Menarik mencermati fenomena Sandiaga dan siapa saja
yang mendukungnya. Partai yang mengeklaim partai Islam seperti PAN dan PKS
berada di belakang Sandiaga. Bahkan, dirinya dinobatkan menjadi santri
milenial. Namun, sikapnya pun menunjukkan tidak berdasar nilai Islam. Tidak ada
korelasi positif antara klaim partai Islam dengan sikap orang-orang yang berada
di lingkarannya. Termasuk, Sandiaga yang kerap melontarkan pernyataan unik
namun tidak berdasarkan data faktual, alias bohong.

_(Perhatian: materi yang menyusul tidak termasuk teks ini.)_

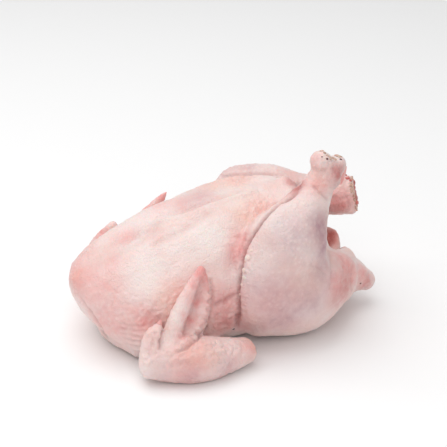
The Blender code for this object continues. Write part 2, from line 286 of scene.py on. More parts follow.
# Routes on the skin as the photograph shows them, in pixels across and down its frame
UPPER_CREASE = ((298, 190), (289, 198), (277, 205), (266, 216), (257, 228), (250, 239), (245, 249))
LOWER_CREASE = ((250, 239), (244, 252), (241, 265), (239, 280), (238, 296), (238, 312), (236, 329))
LEG_LIP = ((288, 204), (274, 215), (262, 231), (252, 251), (247, 270), (246, 292), (246, 312))
KEEL_RIDGE = ((130, 243), (144, 230), (161, 222), (184, 217), (208, 207), (233, 198), (258, 190))
KEEL_GROOVE = ((118, 242), (132, 236), (148, 229), (163, 214), (183, 207), (204, 200), (225, 193), (243, 187))
LOBE_GROOVE = ((150, 246), (166, 237), (184, 229), (201, 217), (218, 209))
FAR_EDGE = ((214, 181), (236, 178), (262, 177), (286, 178))
FAR_VALLEY = ((216, 177), (236, 175), (262, 174), (284, 176))
BREAST_TIP = ((298, 181), (299, 186), (297, 191))
FLANK_FOLD = ((212, 305), (223, 301), (236, 293))
FLANK_LINES = (
    ((212, 315), (224, 313), (236, 312)),
    ((213, 320), (224, 319), (236, 319)),
    ((216, 325), (226, 324), (235, 325)),
)
KNEE_FOLD = ((298, 266), (310, 264), (319, 268), (327, 276))
THIGH_FOLD = ((329, 250), (331, 262), (332, 276), (330, 290))
SHOULDER_FOLDS = (
    ((118, 322), (131, 325), (146, 325)),
    ((118, 327), (130, 330), (144, 331)),
    ((119, 332), (130, 335), (142, 337)),
    ((121, 337), (131, 340), (141, 342)),
    ((124, 343), (132, 345), (140, 347)),
)
NECK_FLAP = ((80, 297), (87, 308), (96, 320), (102, 330), (110, 342), (122, 351))
WEB_RIM = ((205, 277), (206, 290), (206, 302), (203, 314), (197, 326), (190, 336), (181, 344))
WEB_EDGE = ((208, 275), (209, 288), (208, 302), (205, 315), (199, 327), (191, 338))
WEB_SHADOW = ((210, 277), (212, 289), (212, 302), (209, 315), (204, 326))
HAND_VALLEY = ((203, 276), (199, 290), (195, 304), (189, 319), (182, 334))
WEB_FOOT = ((207, 325), (200, 335), (191, 343), (182, 349), (174, 352))
THUMB_GROOVE = ((163, 322), (162, 332), (160, 342), (159, 350))
THUMB_FOLDS = (
    ((156, 329), (153, 338), (152, 347)),
    ((150, 333), (147, 342), (145, 352)),
)
FOREARM_FOLDS = (
    ((152, 368), (168, 364), (186, 363), (201, 365)),
    ((206, 350), (216, 346), (228, 345)),
    ((240, 341), (243, 348), (241, 358)),
)
HEEL_EDGE = ((312, 184), (318, 190), (324, 196), (328, 199))
SHANK_FOLDS = (
    ((314, 167), (320, 170), (327, 170)),
    ((333, 166), (336, 173), (335, 182)),
)
CUT_CREASE = ((346, 178), (344, 187), (346, 197), (349, 206))
RUMP_FOLD = ((353, 262), (352, 272), (351, 282), (352, 291))
RUMP_LINES = (
    ((337, 254), (336, 266), (336, 280)),
    ((343, 256), (343, 268), (342, 282)),
    ((348, 256), (348, 268), (347, 284)),
)
VENT_RIM = ((329, 249), (335, 247), (342, 246), (348, 248))

# Folds and ridges of the skin: routes, reach across them and height (a groove is a minus), in metres,
# whether the hidden left side has the same, and the share of dark red painted shade in a groove, 0 to 1
FOLDS = (
    ((UPPER_CREASE,), 0.0019, -0.0034, False, 0.6),
    ((LOWER_CREASE,), 0.0018, -0.0034, False, 0.6),
    ((LEG_LIP,), 0.0070, 0.0013, False, 0.0),
    ((KEEL_RIDGE,), 0.0045, 0.0030, False, 0.0),
    ((KEEL_GROOVE,), 0.0056, -0.0040, False, 0.10),
    ((LOBE_GROOVE,), 0.0042, -0.0022, False, 0.15),
    ((FAR_EDGE,), 0.0030, 0.0016, False, 0.0),
    ((FAR_VALLEY,), 0.0020, -0.0024, False, 0.20),
    ((BREAST_TIP,), 0.0020, -0.0020, False, 1.0),
    ((FLANK_FOLD,), 0.0022, -0.0018, True, 0.5),
    (FLANK_LINES, 0.0014, -0.0008, True, 0.5),
    ((KNEE_FOLD,), 0.0016, -0.0007, False, 0.3),
    ((THIGH_FOLD,), 0.0026, -0.0014, False, 0.3),
    (SHOULDER_FOLDS, 0.0013, -0.0010, True, 0.5),
    ((NECK_FLAP,), 0.0017, -0.0016, True, 0.5),
    ((WEB_SHADOW,), 0.0014, -0.0018, False, 0.2),
    ((HAND_VALLEY,), 0.0038, -0.0013, False, 0.8),
    ((WEB_RIM,), 0.0022, 0.0015, False, 0.0),
    ((WEB_FOOT,), 0.0015, -0.0024, False, 0.5),
    ((THUMB_GROOVE,), 0.0014, -0.0020, False, 0.8),
    (THUMB_FOLDS, 0.0012, -0.0006, False, 0.2),
    (FOREARM_FOLDS, 0.0022, -0.0009, True, 0.1),
    ((HEEL_EDGE,), 0.0014, -0.0012, False, 0.6),
    (SHANK_FOLDS, 0.0018, -0.0007, False, 0.3),
    ((CUT_CREASE,), 0.0016, -0.0010, False, 0.3),
    ((RUMP_FOLD,), 0.0022, -0.0012, False, 0.4),
    (RUMP_LINES, 0.0016, -0.0005, False, 0.4),
    ((VENT_RIM,), 0.0016, 0.0010, False, 0.0),
)
LEFT_LEG_CREASE = (
    (0.004, 0.060, 0.020), (0.000, 0.064, 0.048), (0.004, 0.063, 0.070), (0.010, 0.058, 0.088),
)
LEFT_CREASE_SIZE = (0.0024, -0.0034, 1.0)  # reach, height and share of painted shade
CREASE_MELT = 0.009  # how far from the leg's crease the skin is drawn smooth
FOLD_GRIP = 2.5  # how steeply a fold fades where the skin turns away from it
FOLD_TAPER = 7  # how steeply it fades towards both its ends
FULL_GROOVE_SHADE = 3 * MM  # depth at which a groove has its full painted shade
WEB_RUFFLES = (0.0028, 0.0010, 9)  # reach, height and number of the web's ruffles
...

Maka dari itu, Nurcholis Majid pernah mengatakan bahwa
Islam Yes, Partai Islam No. Meski sempat mengoreksi pernyataannya pada 2004,
namun pernyataan itu kembali relevan di saat partai yang mengeklaim sebagai
Partai Islam tidak bisa merepresentasikan nilai-nilai Islam. Hal ini
dikarenakan adanya kerentanan mereduksi Islam menjadi sebatas alat untuk
mencapai kepentingan kelompok. Padahal, Islam atau Partai Islam bukan soal
klaim, tetapi soal bagaimana orang-orang yang berada di dalamnya memiliki dan
mengimplementasikan nilai-nilai Islam.
Di sisi lain, jika ada klaim Partai Islam namun
perilaku oknum tidak sesuai dengan nilai Islam, maka yang tercoreng bukan hanya
partai tersebut tetapi juga Islam itu sendiri. Sehingga, klaim Partai Islam ini
menjadi sikap buruk dalam politik di Indonesia. Terlebih lagi ketika muncul
perilaku-perilaku yang mengindikasikan kurang paham agama dari unsur Partai
Islam itu. Belum lama ini, lagi-lagi Sandiaga Uno membuat ulah dengan
melangkahi atau melompati makam KH. Bisri Syansuri, seorang ulama besar
Nusantara yang juga pendiri Nahdlatul Ulama.